The bird that started it all for Kramer was an osprey with a video camera in its nest. She watched the livestream for two whole years. Then, in a dramatic turn of events, a bald eagle snatched up the osprey’s chicks.
“Everybody saw it. I had to go into therapy mode,” says Kramer, who did in fact have a decades-long career in family therapy. “I had to counsel hundreds. You know what? You can’t name things. Because nature is harsh.”
Kramer can tell you why hummingbirds are territorial during the day but not at night. She has multiple birding apps and goes on birding walks with the Pilchuck Audubon Society.
But she says “true birders” are more scientific than she is. I listen intently as she describes the mysterious birding community. It sounds like whispers and folklore.
“Birders are all smart,” Kramer says. “They’re fascinating to be around.”
Alas, it proves near-impossible to find a self-identified birder in the wild.
And now, as I scan through hordes of ducks, I wonder: If these locals — with all their bird knowledge and passion — aren’t real birders, then what am I?
I’m tagging along with Kramer and the other Christmas Bird Count volunteers, searching for a rare tufted duck at the Everett Wastewater Treatment Plant. It was a big deal when the male duck was spotted in Everett back in November. Some believe he was blown off-course, perhaps all the way from Europe.
Bird-lovers flocked to nearby ponds, trying to spot his orange eyes and signature slicked-back hairstyle fit for a boyband.
I should be searching for him, too, but I’m distracted by this sudden birder identity crisis.
None of the women I talked to for this story considers themselves birders. They pointed to others more knowledgeable than them. One told me birders are more science-minded than she is, while another said she was too science and conservation-oriented to fit in with the birder community.
My life list consists of a measly 80 or so species scrawled in a notebook. Yet birding is a substantial part of my personality. I’ve dropped too much money on quality binocs and bird tattoos. I spend weekends gleefully listening for my favorite calls and playing gin rummy with bird-themed cards.
And now I’m in north Everett, toughing it through the stench, all for the chance to see some cool birds.
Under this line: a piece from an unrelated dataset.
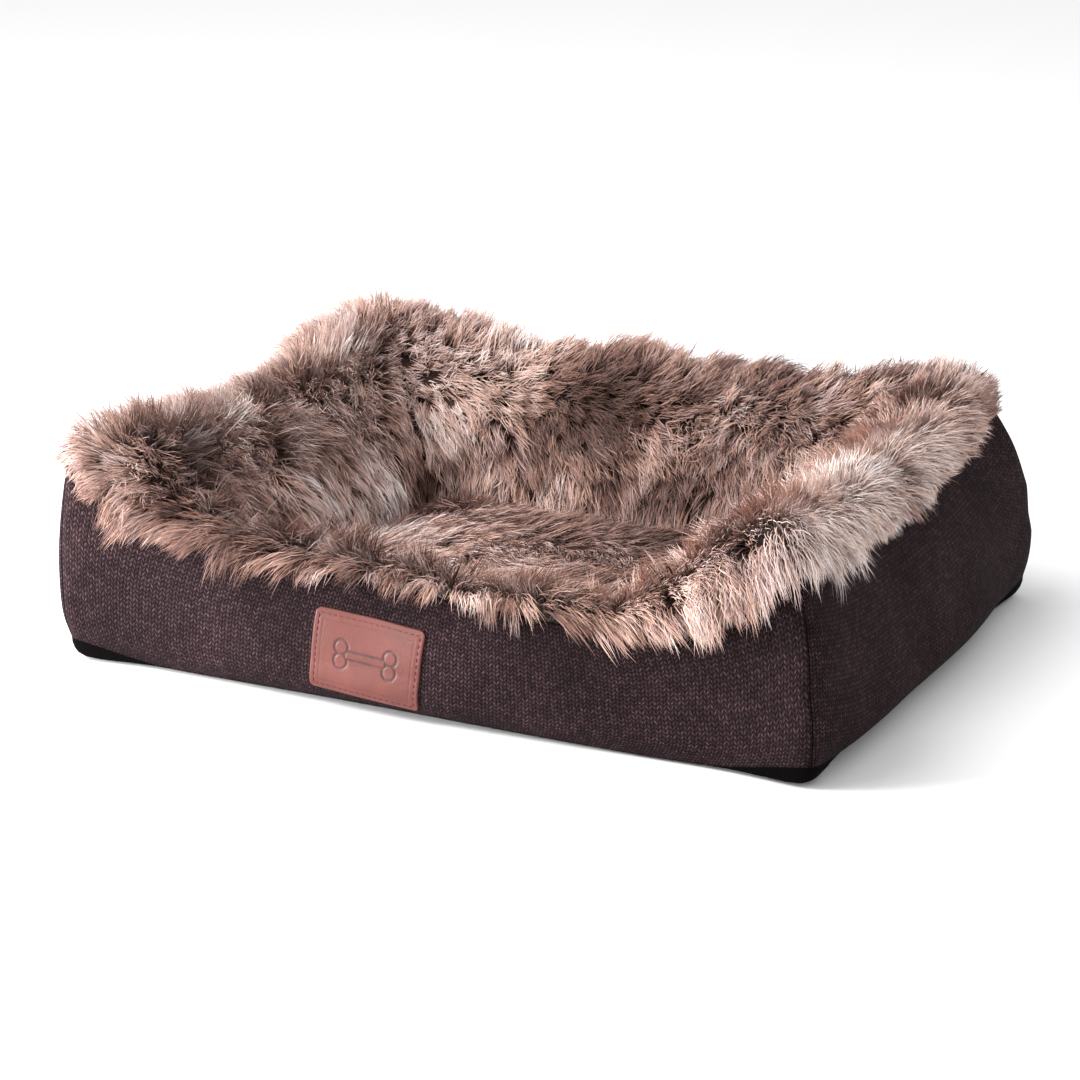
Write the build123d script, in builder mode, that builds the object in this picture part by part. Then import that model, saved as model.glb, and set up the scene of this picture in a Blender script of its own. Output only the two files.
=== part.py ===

There’s evidence the single tufted duck had a few love affairs during his vacay at Everett’s haven for raw sewage: Local bird nerds have documented ducks here with his same haircut. Those tufted-bluebill hybrids are his legacy.
But I just missed him.
The tufted duck, an exciting “rare bird alert,” proves just as elusive as local birders themselves. And just as intriguing as all these so-called non-birders.